ReLU is a function first introduced by Hahnloser et al. . It was then stated by Nair et al.  that ReLU is an effective activation function for use in neural network as well. ReLU function is given by:
f(x) = max(0,x)
The plot of ReLU along with the plot of its derivative is shown in Fig. 4c and the corresponding expressions are given in Table II. ReLU is applied after the Convolutional layer, to induce sparsity in the features and to solve the problem of vanishing gradient. ReLU is not differentiable at 0 and this creates problem during back propagation which requires derivative at all points to be defined. SoftPlus which is shown in Fig. 4d is a smooth approximation to ReLU which was proposed by Dugas et al.  and is given by:
f(x) = log(1+ex)
Softplus is differentiable at 0 but it is still not used popularly due to computations involved in evaluating the exponent and logarithm functions. Instead ReLU is used by considering the derivative at 0 to be 0 or some small values ε.
ReLU has a disadvantage that the network using it suffers from the dying ReLU problem. The problem comes when a node generates a negative output. In such cases ReLU generates a derivative of 0, during backward pass and because of this the weights attached to the node behind ReLU are not trained. As they are not trained there is not much significant change in the value of the node in consecutive forward pass and the node does not get a chance to recover from the negative value, thus the node becomes potentially dead. When most of the nodes of a layer generate negative values, lesser is the training of the weights behind that layer. In an extreme case, if all the outputs from a layer become negative then no further training will be done for the weights behind that layer in consecutive training iterations.

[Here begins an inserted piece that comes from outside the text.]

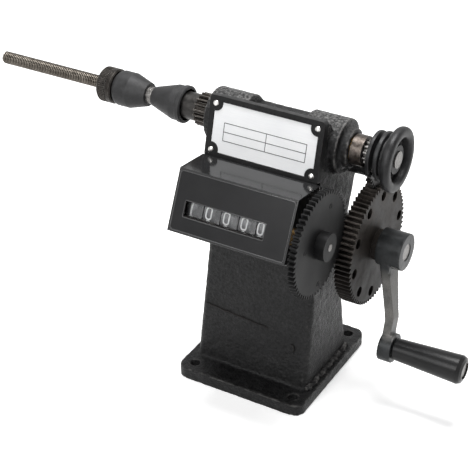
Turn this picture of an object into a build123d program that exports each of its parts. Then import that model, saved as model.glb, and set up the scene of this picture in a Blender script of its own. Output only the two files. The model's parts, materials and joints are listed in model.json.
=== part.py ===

A fact that can be observed in Fig. 3 is that the activation function ReLU is used only with the Convolutional layers and Hyperbolic Tangent is used only with the fully connected layers. The two main reasons for using ReLU in Convolutional layers are
- Faster convergence due to non existence of vanishing gradient problem. The gradient is made up of a product of derivatives of many activation functions which comes in the way from the node whose weights are to be updated to the output layer. In case of hyperbolic tangent these derivatives become very small when the output of the nodes goes in the saturating zone of the hyperbolic tangent function. As a result the product of such small derivatives which forms part of the gradient, becomes extremely small causing the gradient to vanish and this phenomena is also called as the vanishing gradient problem. Convolutional layer suffers more from these as they are many layers away from the output layer. The same does not happen with ReLU activation function (used in Convolutional layers), as it does not have a saturating zone for positive inputs.
- Inducing sparsity in features: Convolutional layer extract feature unlike fully connected layers. Feature extraction requires sparsity in the input feature maps and it should set to 0 as many features as possible. The features preserved with non zero values are those that are discriminative in nature. Fig. 5a, 5b and 5c shows the effect of Convolutional layers with ReLU on the image of a rectangle. It can be observed that all the features which are required to identify the rectangle are preserved and all others are set to 0 (represented in black color). The sparsity does not come into effect with other activation functions as they can generate small values instead of zeros. The sparsity in the features helps in speeding up the computation process by removing the undesired features.
The focus of FC layers is to generate new features rather than extracting features. This is the reason because of which hyperbolic tangent is used in fully connected (FC) layers. Moreover as FC layers are close to the output layer so it is less affected by the vanishing gradient problem. Because of these reasons, ReLU is not appropriate for them. Lecun et al.   has shown faster convergence achieved using Hyperbolic tangent as compared to Logistic sigmoid. They have later suggested that Hyperbolic tangent is a faster converging activation function because it is zero centered (shown in Fig. 4b) unlike Logistic sigmoid which is centered at 0.5 (shown in Fig. 4a). This means that on an average the values generated by Hyperbolic tangent are close to 0 and by Logistic sigmoid are close to 0.5. Hyperbolic tangent generates a strong / high derivative when its output is close to zero as compared to Logistic sigmoid which generates weaker / low derivatives when its output is close to its mean of 0.5 and this is why Hyperbolic tangent is the preferred choice of activation functions in fully connected layers.